Mutations are changes in the virus’s genetic information that bring about “diversity among organisms,” a library of information by Nature said.
They are also the reason why the new coronavirus hopped from one unidentified animal to people in the market in Wuhan, Hubei Province in China, where the outbreak began, Business Insider reported.
“If you follow a transmission chain in which one person with flu infects another person and they infect another person and so on, you’ll find that the virus mutates about once every 10 days across its genome,” according to a Twitter thread posted by Trevor Bedford, an associate member at the Fred Hutch in the vaccine and infectious disease division and the computational biology program.
Why do mutations happen?
The genetic material, or genome, of the new coronavirus is made up of RNA, which stands for ribonucleic acid. RNA helps the body produce proteins, among other functions, and is known to have a fast mutation rate.

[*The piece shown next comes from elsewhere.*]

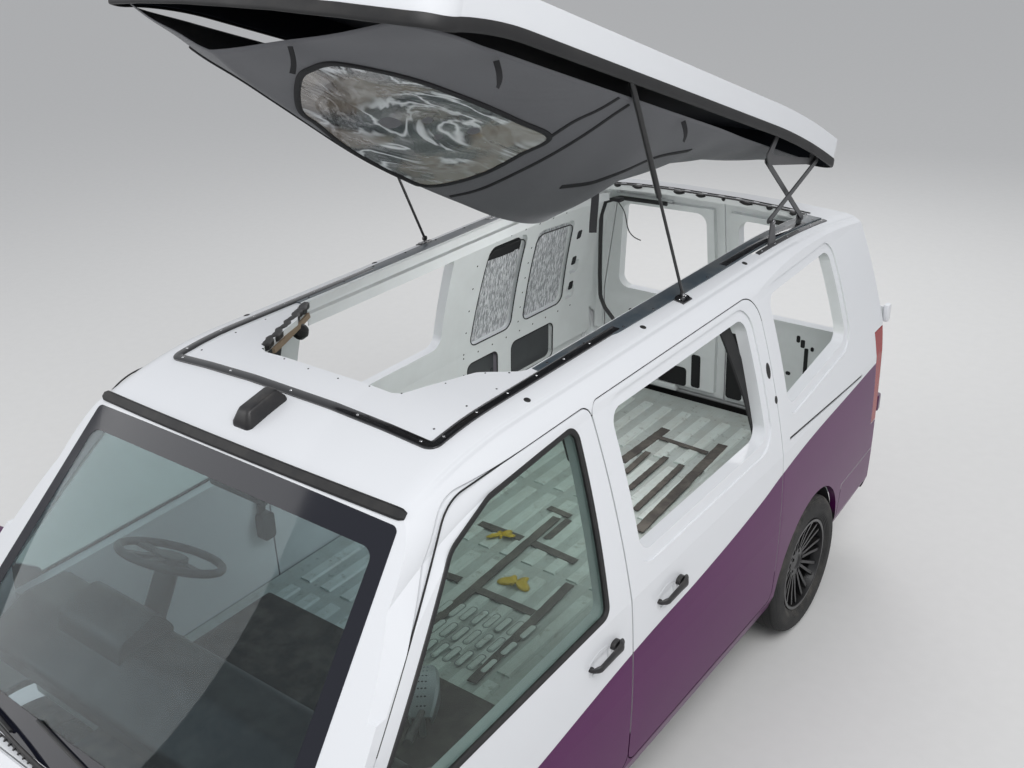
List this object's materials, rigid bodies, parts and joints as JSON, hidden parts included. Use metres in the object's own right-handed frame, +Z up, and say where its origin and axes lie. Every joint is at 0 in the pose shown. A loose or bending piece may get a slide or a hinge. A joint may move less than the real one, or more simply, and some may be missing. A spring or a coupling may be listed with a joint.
{
  "type": "camper van with raised pop-top roof",
  "caption": "Short panel van part-way through becoming a camper, with a raised pop-top roof, hinged doors, steered front wheels and unglazed side windows.",
  "frame": {"origin": "on the ground at the middle of the van's length and width", "axes": "+X to the vehicle's left, +Y to the rear, +Z up; the front faces -Y"},
  "size_m": [2.296, 4.904, 3.2943],
  "materials": {
    "white_paint": "gloss",
    "lower_paint": "gloss",
    "black_plastic": "satin",
    "glass": "gloss",
    "lamp_lens": "gloss",
    "floor_metal": "satin",
    "cast_metal": "matte",
    "steel": "satin",
    "aluminium": "satin",
    "strut_paint": "satin",
    "wheel_paint": "gloss",
    "tyre": "matte",
    "cloth": "matte"
  },
  "bodies": {
    "van": {"floor_pan": "floor_metal", "side_panel_left": "white_paint", "side_panel_right": "white_paint", "sliding_door": "white_paint", "roof_panel": "white_paint", "roof_trim": "black_plastic", "cab_frame": "white_paint", "windscreen": "glass", "front_wings": "white_paint", "front_bumper": "lower_paint", "grille": "black_plastic", "headlamps": "lamp_lens", "dashboard": "black_plastic", "interior_mirror": "black_plastic", "rear_bumper": "black_plastic", "tail_lamps": "lamp_lens", "aerial_base": "black_plastic", "hinge_rails": "aluminium", "engine_block": "cast_metal", "front_subframe": "floor_metal", "rear_axle": "floor_metal", "fuel_tank": "black_plastic", "exhaust": "steel", "loose_cable": "black_plastic", "cable_clip": "black_plastic"},
    "door_front_left": {"door_left": "white_paint", "door_glass_left": "glass", "door_mirror_left": "lower_paint"},
    "door_front_right": {"door_right": "white_paint", "door_glass_right": "glass", "door_mirror_right": "lower_paint"},
    "door_rear_left": {"rear_door_left": "white_paint"},
    "door_rear_right": {"rear_door_right": "white_paint"},
    "bonnet_lid": {"bonnet": "white_paint"},
    "knuckle_front_left": {"knuckle_left": "cast_metal"},
    "knuckle_front_right": {"knuckle_right": "cast_metal"},
    "steering": {"steering_wheel": "black_plastic"},
    "lift_arms": {"lifting_arms": "aluminium"},
    "roof_shell": {"pop_top": "white_paint", "roof_rails": "aluminium", "canvas": "cloth"},
    "props": {"prop_arms": "aluminium"},
    "tubes": {"strut_tubes": "strut_paint"},
    "rods": {"strut_rods": "steel"},
    "wheel_fl": {"wheel_front_left": "wheel_paint", "tyre_front_left": "tyre"},
    "wheel_fr": {"wheel_front_right": "wheel_paint", "tyre_front_right": "tyre"},
    "wheel_rl": {"wheel_rear_left": "wheel_paint", "tyre_rear_left": "tyre"},
    "wheel_rr": {"wheel_rear_right": "wheel_paint", "tyre_rear_right": "tyre"}
  },
  "joints": [
    {"name": "front_door_left_hinge", "type": "hinge", "parent": "van", "child": "door_front_left", "pos_m": [0.943, -1.503, 1], "axis": [0, 0, 1], "range_deg": [-65, 0]},
    {"name": "rear_door_left_hinge", "type": "hinge", "parent": "van", "child": "door_rear_left", "pos_m": [0.862, 2.414, 1], "axis": [0, 0, 1], "range_deg": [-170, 0]},
    {"name": "steer_left", "type": "hinge", "parent": "van", "child": "knuckle_front_left", "pos_m": [0.752, -1.544, 0.345], "axis": [0, 0, 1], "range_deg": [-33, 33]},
    {"name": "front_wheel_left_spin", "type": "hinge", "parent": "knuckle_front_left", "child": "wheel_fl", "pos_m": [0.814, -1.544, 0.345], "axis": [1, 0, 0], "continuous": true},
    {"name": "rear_wheel_left_spin", "type": "hinge", "parent": "van", "child": "wheel_rl", "pos_m": [0.814, 1.456, 0.345], "axis": [1, 0, 0], "continuous": true},
    {"name": "front_door_right_hinge", "type": "hinge", "parent": "van", "child": "door_front_right", "pos_m": [-0.943, -1.503, 1], "axis": [0, 0, 1], "range_deg": [0, 65]},
    {"name": "rear_door_right_hinge", "type": "hinge", "parent": "van", "child": "door_rear_right", "pos_m": [-0.862, 2.414, 1], "axis": [0, 0, 1], "range_deg": [0, 170]},
    {"name": "steer_right", "type": "hinge", "parent": "van", "child": "knuckle_front_right", "pos_m": [-0.752, -1.544, 0.345], "axis": [0, 0, 1], "range_deg": [-33, 33]},
    {"name": "front_wheel_right_spin", "type": "hinge", "parent": "knuckle_front_right", "child": "wheel_fr", "pos_m": [-0.814, -1.544, 0.345], "axis": [1, 0, 0], "continuous": true},
    {"name": "rear_wheel_right_spin", "type": "hinge", "parent": "van", "child": "wheel_rr", "pos_m": [-0.814, 1.456, 0.345], "axis": [1, 0, 0], "continuous": true},
    {"name": "bonnet_hinge", "type": "hinge", "parent": "van", "child": "bonnet_lid", "pos_m": [0, -1.896, 1.128], "axis": [1, 0, 0], "range_deg": [-50, 0]},
    {"name": "steering_wheel_turn", "type": "hinge", "parent": "van", "child": "steering", "pos_m": [-0.39, -1.122, 1.322], "axis": [0, 0.5, 0.866], "range_deg": [-470, 470]},
    {"name": "roof_lift", "type": "hinge", "parent": "van", "child": "lift_arms", "pos_m": [0, 1.394, 2.047], "axis": [1, 0, 0], "range_deg": [-33.73, 0], "deforming": ["canvas"]},
    {"name": "roof_tilt", "type": "hinge", "parent": "lift_arms", "child": "roof_shell", "pos_m": [0, 1.881, 2.21], "axis": [1, 0, 0], "range_deg": [0, 54]},
    {"name": "prop_swing", "type": "hinge", "parent": "van", "child": "props", "pos_m": [0, 1.818, 1.95], "axis": [1, 0, 0], "range_deg": [0, 47]},
    {"name": "strut_swing", "type": "hinge", "parent": "roof_shell", "child": "tubes", "pos_m": [0, 0.191, 2.862], "axis": [1, 0, 0], "range_deg": [0, 47]},
    {"name": "strut_stroke", "type": "slide", "parent": "tubes", "child": "rods", "axis": [0, 0.4202, -0.9074], "range_m": [-0.462, 0]}
  ],
  "couplings": [
    {"joint": "steer_right", "follows": "steer_left", "ratio": 1},
    {"joint": "steering_wheel_turn", "follows": "steer_left", "ratio": 14},
    {"joint": "roof_tilt", "follows": "roof_lift", "ratio": -1.5723},
    {"joint": "prop_swing", "follows": "roof_lift", "ratio": -1.3639},
    {"joint": "strut_swing", "follows": "roof_lift", "ratio": -1.3564},
    {"joint": "strut_stroke", "follows": "roof_lift", "m_per_rad": 0.78018}
  ]
}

This is because RNA lacks a proofreading function that viruses made up of DNA have, scientists have learned. This proofreader helps catch errors, or mutations, made during replication.
Some mutations help viruses spread quicker or infect a new host, anything that can help it survive in the environment they live in, according to a 2018 paper in the journal PLOS Biology.
“There’s no need for the [new coronavirus] to diversify —it’s spreading incredibly well between humans, and not under a lot of selection pressure to change,” Emma Hodcroft, a geneticist at the University of Basel in Switzerland, told Business Insider. “The virus already has asymptomatic transmission, there’s nothing more it could do to get even more off the testing radar than it already has.”
How fast do mutations occur?
The good news is that the new coronavirus is mutating slowly, Live Science reported.
“SARS-CoV-2 seems to have a mutation rate of less than 25 mutations per year, whereas the seasonal flu has a mutation rate of almost 50 mutations per year,” the outlet said.
“Even if we take the two most different novel coronavirus strains, we find that they’re separated by about 40 differences over the course of 29,000,” Hodcroft told Business Insider. “So people shouldn’t worry about it mutating out of control.”
But it’s important to note that if enough of these changes occur for them to mean something, it will take years for that to happen, Bedford said on Twitter.
Are mutations bad?
The short answer is no.
“Almost all of these mutations will have little to no effect on virus function,” Bedford said. “Evolution weeds out the mutations that ‘break’ the virus and mutations that make a virus replicate better are extremely rare.”
How contagious a virus is or harmful it is to its host depends on multiple genes within a genome, and changing them is a “complicated process, and not often the work of a single mutation,” Popular Science reported.
Even then, the majority of mutations that do occur either do not change how the pathogen functions, or hurt the virus in a way that blocks its ability to survive or replicate, Grubaugh added.
“So the odds of the virus mutating in such a way that it actually becomes more lethal or contagious over the timescale of weeks, months, or even a couple years aren’t very high,” the outlet said.
Do mutations hurt vaccine development?
On the contrary, the slow mutation rate of the virus can help vaccine development, experts say.
This is a good sign because that means a future vaccine can “remain effective for a long time,” Hodcroft told Business Insider.
The 2009 H1N1 pandemic, better known as the swine flu, took three years before there was any evidence of genetic mutations, Bedford said on Twitter.
“If I had to guess, I would predict that #SARSCoV2 will behave similarly to existing seasonal coronaviruses in its ability to mutate to avoid vaccines and immunity,” he said. “So, my prediction is that we should see occasional mutations to the spike protein of #SARSCoV2 that allow the virus to partially escape from vaccines or existing ‘herd’ immunity, but that this process will most likely take years rather than months.”
But it’s possible that the new coronavirus, if seasonal like the flu, can mutate after a vaccine has already been developed, which is why the World Health Organization has to update the influenza vaccine every year, Bedford said.